Die Psychiaterin Dr. H. vom Universitätsklinikum Jena berichtet, der Kläger befinde sich seit dem 11.06.2019 bei ihr in Behandlung, also etwa seit der Zeit, die der Kläger mit dem Beginn der hier streitigen psychischen Symptomatik verbindet. Am 07.12.2020 wurde neben der chronischen Schmerzstörung und einer kombinierten Persönlichkeitsstörung eine depressive Störung als mittelgradige Episode diagnostiziert; der Kläger hatte dort weitgehend die gleichen Umstände und Beschwerden dargestellt wie beim Gutachter. Am 10.02.2021 und am 01.06.2021 war bei identischem Sachverhalt die depressive Störung weiterhin als mittelgradige Episode diagnostiziert worden. Am 31.05.2022 wurde eine rezidive depressive Störung mit gegenwärtig leichter Episode mit somatischen Symptomen diagnostiziert.

Diese Unterlagen stellen die Schlussfolgerungen des Gutachters nicht grundlegend in Frage, sondern basieren auf Feststellungen, die im mitgeteilten Umfang deutlich hinter der Exploration durch den Gutachter Zurückbleiben. Der Gutachter konnte seine Empfehlungen daher auch erst ab seiner Begutachtung abgegeben. Gleichwohl überwiegt in den Berichten die Bewertung als mittelgradige Störung, wie sie im Empfehlungsrahmen für einen GdB von 50 bis 70 vorausge­setzt wird. Mittlere soziale Anpassungsstörungen werden in Nr. 3.5.1 VG im Zusammenhang mit tiefgreifenden Entwicklungsstörungen definiert und bezeichnen hier die Situation, „wenn die Integration in Lebensbereiche nicht ohne umfassende Unterstützung“ möglich ist. Die berufliche, durch Präsenz in der Öffentlichkeit gekennzeichnete Tätigkeit des Klägers ist fast vollständig zum Erliegen gekommen und seine sozialen Kontakte hat er nach glaubhafter Darstellung ebenfalls deutlich eingeschränkt. Der Gutachter geht daher zutreffend von einem sozialen Rückzug aus. Der Kläger ist aber immerhin noch in der Lage, einige Auftritte zu bewältigen und das Haus zu verlassen, weshalb es nicht gerechtfertigt wäre, den Empfehlungsrahmen voll auszuschöpfen.

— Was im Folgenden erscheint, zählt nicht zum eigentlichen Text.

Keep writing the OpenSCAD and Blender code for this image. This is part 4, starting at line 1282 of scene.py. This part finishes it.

Da sich die Symptomatik nicht auf den psychischen Aspekt beschränkt, sondern eine chronische Schmerzstörung vorliegt, die offenbar psychosomatisch bedingt ist und die Erlebnis- und Gestaltungsfähigkeit des Klägers behinderungsrelevant einschränkt, ist die Kammer zu der Überzeugung gelangt, dass der GdB im Mittelfeld der Empfehlung die Behinderung des Klägers leidensgerecht abbildet.

Dem Klagebegehren war deshalb insoweit stattzugeben, als der GdB ab Begutachtung mit 60 festzusetzen ist.

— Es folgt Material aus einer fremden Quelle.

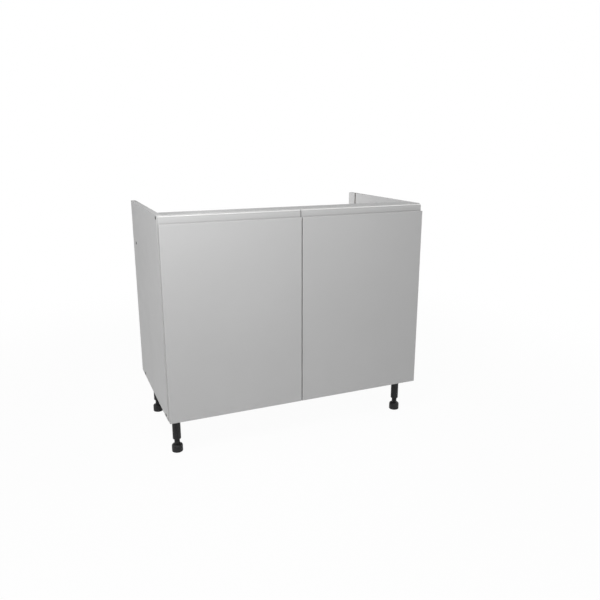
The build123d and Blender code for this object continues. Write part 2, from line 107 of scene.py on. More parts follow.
def on_vectors(tree, operation, *values):
    """A Vector Math node on vectors or sockets."""
    return add_node(tree, "VectorMath", dict(enumerate(values)), operation=operation)


def mix_colours(tree, factor, first, second, blend="MIX"):
    """A Mix node on colours; returns its result socket."""
    inputs = {0: factor, 6: first, 7: second}
    return add_node(tree, "Mix", inputs, data_type="RGBA", blend_type=blend).outputs[2]


def paint(tree, mask, share, under, over):
    """Lay one colour over another where a mask says so, as strongly as the share says."""
    return mix_colours(tree, calculate(tree, "MULTIPLY", mask, share), under, over)


def open_group(name, inputs, outputs):
    """A new shader node group with named sockets; returns its tree and the nodes at its ends."""
    tree = bpy.data.node_groups.new(name, "ShaderNodeTree")
    for label, (kind, value) in inputs.items():
        socket = tree.interface.new_socket(
            label, in_out="INPUT", socket_type="NodeSocket" + kind,
        )
        socket.default_value = value
    for label, kind in outputs.items():
        tree.interface.new_socket(label, in_out="OUTPUT", socket_type="NodeSocket" + kind)
    return tree, tree.nodes.new("NodeGroupInput"), tree.nodes.new("NodeGroupOutput")


def use_group(tree, group, inputs):
    """Place a node group in a material, with its own values."""
    placed = tree.nodes.new("ShaderNodeGroup")
    placed.node_tree = group
    fill_inputs(tree, placed, inputs)
    return placed


print("helpers: nodes, sums, mixes and groups")

# %% [markdown]
# ## Shared effect: mottle
# Almost every real surface varies a little: pressed grain, orange peel, rolling, fingermarks. All
# of them can be one noise field with a cell size in each direction. Equal sizes give an even
# mottle, and one long size gives streaks, as on rolled steel or beech.

# %% Mottle group
NOISE_LOW, NOISE_HIGH = 0.3, 0.7      # nearly all of the noise lies between these values


def mottle_group():
    tree, start, end = open_group(
        "mottle",
        {"Vector": ("Vector", (0, 0, 0)), "Cell": ("Vector", (0.001, 0.001, 0.001)),
         "Low": ("Float", 0.0), "High": ("Float", 1.0)},
        {"Value": "Float"},
    )
    scaled = on_vectors(tree, "DIVIDE", start.outputs["Vector"], start.outputs["Cell"])
    noise = add_node(
        tree, "TexNoise", {"Vector": scaled.outputs[0], "Scale": 1.0, "Detail": 3.0},
    )
    ranged = add_node(
        tree, "MapRange",
        {"Value": noise.outputs[0], "From Min": NOISE_LOW, "From Max": NOISE_HIGH,
         "To Min": start.outputs["Low"], "To Max": start.outputs["High"]},
    )
    tree.links.new(ranged.outputs[0], end.inputs["Value"])
    return tree


def mottle(tree, place, cell, low=0.0, high=1.0):
    """Noise between two values; the cell is one size for every axis, or a size for each."""
    sizes = (cell, cell, cell) if isinstance(cell, float) else cell
    inputs = {"Vector": place, "Cell": sizes, "Low": low, "High": high}
    return use_group(tree, MOTTLE, inputs).outputs[0]


MOTTLE = mottle_group()
print("group:", MOTTLE.name)

# %% [markdown]
# ## Shared effect: hairlines
# Handling leaves fine curved scratches. The line along which a noise field crosses its middle value
# is thin and wandering, so a narrow band about that value draws scratches, and a second, finer
# noise rubs most of them out again.

# %% Hairlines group
NOISE_MIDDLE = 0.5
PATCH_SCALE = 2.3             # cells of the second noise to one of the first
PATCH_START = 0.52            # where the second noise is lower than this, no scratch is left
PATCH_SLOPE = 8.0             # how fast scratches come back above it


def hairlines_group():
    tree, start, end = open_group(
        "hairlines",
        {"Vector": ("Vector", (0, 0, 0)), "Cell": ("Vector", (0.02, 0.02, 0.02)),
         "Width": ("Float", 0.004)},
        {"Mask": "Float"},
    )
    scaled = on_vectors(tree, "DIVIDE", start.outputs["Vector"], start.outputs["Cell"])
    path = add_node(
        tree, "TexNoise", {"Vector": scaled.outputs[0], "Scale": 1.0, "Detail": 1.0},
    )
    from_middle = calculate(tree, "SUBTRACT", path.outputs[0], NOISE_MIDDLE)
    off_path = calculate(tree, "ABSOLUTE", from_middle)
    in_widths = calculate(tree, "DIVIDE", off_path, start.outputs["Width"])
    line = calculate(tree, "SUBTRACT", 1.0, in_widths, clamp=True)
    patches = add_node(
        tree, "TexNoise", {"Vector": scaled.outputs[0], "Scale": PATCH_SCALE, "Detail": 2.0},
    )
    over_start = calculate(tree, "SUBTRACT", patches.outputs[0], PATCH_START)
    kept = calculate(tree, "MULTIPLY", over_start, PATCH_SLOPE, clamp=True)
    tree.links.new(calculate(tree, "MULTIPLY", line, kept), end.inputs["Mask"])
    return tree


def hairlines(tree, place, cell, width):
    """A mask of fine scratches; the width is a share of the noise's range."""
    inputs = {"Vector": place, "Cell": (cell, cell, cell), "Width": width}
    return use_group(tree, HAIRLINES, inputs).outputs[0]


HAIRLINES = hairlines_group()
print("group:", HAIRLINES.name)

# %% [markdown]
# ## Shared effect: worn edges
# Corners catch knocks first. A bevel node rounds the shading normal near an edge, so wherever the
# rounded normal leans away from the true one there is an edge. Noise breaks the band up, because
# real wear is never even.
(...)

Die Kostenentscheidung folgt aus § 193 SGG.

 

Anmerkung Rechtsanwalt Dr. Büchner:

Der vorgestellte Fall ist insofern bemerkenswert, als das örtlich zuständige Versorgungsamt im Verfahren nicht unerheblichen Aufwand betrieb, um unserem Mandanten – welcher als ehemaliger Berufsmusiker auch aktuell noch einige Bühnenauftritte realisierte – zu unterstellen, er simuliere seine Erkrankung.

Das Gericht, welches ein psychiatrisches Gutachten durch den Chefarzt einer psychiatrischen Fachklinik einholte, der bei unserem Mandanten letztlich einen GdB von 70 als gerechtfertigt ansah, hat den Gutachter im Nachgang mit dem Vorwurf Versorgungsamtes konfrontiert. Der Gutachter blieb jedoch bei seiner Einschätzung und sah in den gelegentlichen Auftritten keinen Widerspruch zu den vorher festgestellten Diagnosen und Einschränkungen.

Letztlich urteilte das Sozialgericht einen Grad der Behinderung von 60 aus und blieb dabei über dem von uns beantragten GdB von mindestens 50. Zu Recht ließ es sich nicht von den "Ermittlungen" der Sachbearbeiter des Versorgungsamtes in Bezug auf die Bühnenauftritte des Klägers beeindrucken und stellte die Beurteilung und Einordnung des Freizeitverhaltens unseres Mandanten allein in das Ermessen des beauftragten medizinischen Sachverständigen.